If String.toUpperCase() is a native function (as it is in Jacobin JVM), then it needs to know what object it's being called on. This is done with the use of an object reference, which is a pointer to the instantiated class, here a String. This object reference is passed to the gfunction in params[0]. See case opcodes.INVOKEVIRTUAL: in jvm\run.go for an example of this.

Note that in the definition of the gfunction (see above), the ParamSlots variable contains the number of non-context parameters being passed. This number should match the number of arguments that the equivalent function in the JDK libraries uses.

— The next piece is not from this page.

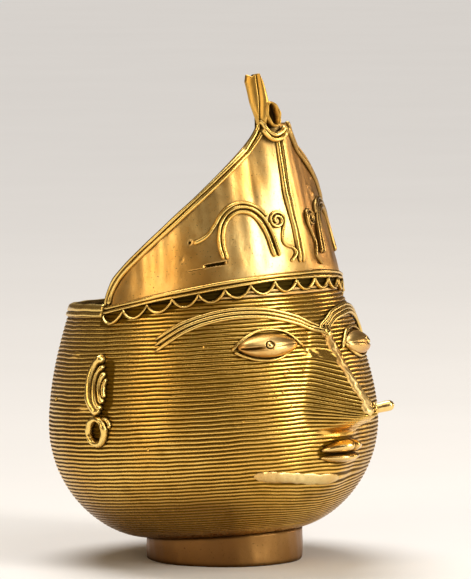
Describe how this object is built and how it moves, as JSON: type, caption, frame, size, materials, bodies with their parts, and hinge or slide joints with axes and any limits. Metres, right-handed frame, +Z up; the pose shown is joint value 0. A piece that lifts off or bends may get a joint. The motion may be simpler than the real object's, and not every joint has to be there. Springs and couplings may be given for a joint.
{
  "type": "planter pot",
  "caption": "Cast brass head-shaped planter: ribbed hollow bowl with applied face and ear ornament, a tall curved crown sheet over the front half of the mouth, and a plain foot ring.",
  "frame": {"origin": "centre of the foot ring's underside, on the surface the pot stands on", "axes": "+Z up; the face looks along -Y; the figure's right side is at -X; the pot's own axis leans back towards +Y by 4.8 degrees"},
  "size_m": [0.1238, 0.1349, 0.1749],
  "materials": {
    "threaded_wall": "hand-polished cast brass, darker in the grooves between threads",
    "worn_patch": "rubbed cast brass, slightly mottled",
    "crown_sheet": "satin cast brass, mottled, darker along the wires",
    "foot_and_rim": "duller cast brass with brown patina",
    "wires": "polished cast brass",
    "pellets": "bright polished cast brass"
  },
  "bodies": {
    "root": {"head_wall": "threaded_wall", "nose": "threaded_wall", "nose_bridge_strip": "wires", "chin_patch": "worn_patch", "rim_band": "foot_and_rim", "foot_ring": "foot_and_rim", "crown_sheet": "crown_sheet", "crown_edge_wires_right": "wires", "crown_edge_wires_left": "wires", "crown_centre_wires": "wires", "crown_collar_wires": "wires", "finial_blade_right": "pellets", "finial_blade_left": "pellets", "finial_cup": "pellets", "arch_wires_right": "wires", "arch_wires_left": "wires", "scroll_wire_right": "wires", "scroll_wire_left": "wires", "headband_upper_wires": "wires", "headband_wave_wire": "wires", "brow_wires_right": "wires", "brow_wires_left": "wires", "eyeball_right": "pellets", "eyeball_left": "pellets", "pupil_right": "pellets", "pupil_left": "pellets", "eyelid_wires_right": "wires", "eyelid_wires_left": "wires", "upper_lip": "pellets", "lower_lip": "pellets", "nose_stud": "pellets", "nose_stud_collar": "pellets", "ear_wires_right": "wires", "ear_wires_left": "wires", "ear_ring_right": "pellets", "ear_ring_left": "pellets"}
  },
  "joints": []
}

Let's summarize this by showing the possible layouts of passed parameters to gfunctions:

  1. { p[n] | ... | p[1] | p[0] } Mostly from calls by INVOKESTATIC, p[0] through p[n] are here the actual data parameters
  2. { p[n] | ... | p[1] | object Ref } Calls by INVOKEVIRTUAL or INVOKESPECIAL, where p[0] is the object reference, and p[1] - p[n] are data parameters
  3. { context | p[n] | ... | p[1] | object Ref } Like #2, but also passing context data.

Exceptions in gfunctions

A very few gfunctions actually throw exceptions. These exceptions cannot be processed within the gfunction itself, because it lacks certain features required by exception handling, such as a constant pool. As a result, when an exception occurs, the gfunction returns a gfunciton error block:

type GErrBlk struct {
	ExceptionType int
	ErrMsg        string
}

The gfunction frame is then popped from the stack. At this point, the frame of the function/method that called the gfunction becomes current and it throws the exception. The exception is identified by an integer, ExceptionType pointing to an array of possible exception types (see JVMexceptionNames []string in exceptions.go) and the error message, if any, is passed through ErrMsg. The error message as received by the calling method is divided into two parts: the first part is the name of the gfunction throwing the exception, the second is the actual error message. These are separated by a colon (:). (Note that the error message can contain colons, but the first colon is always the separator between the function name and the actual error message.)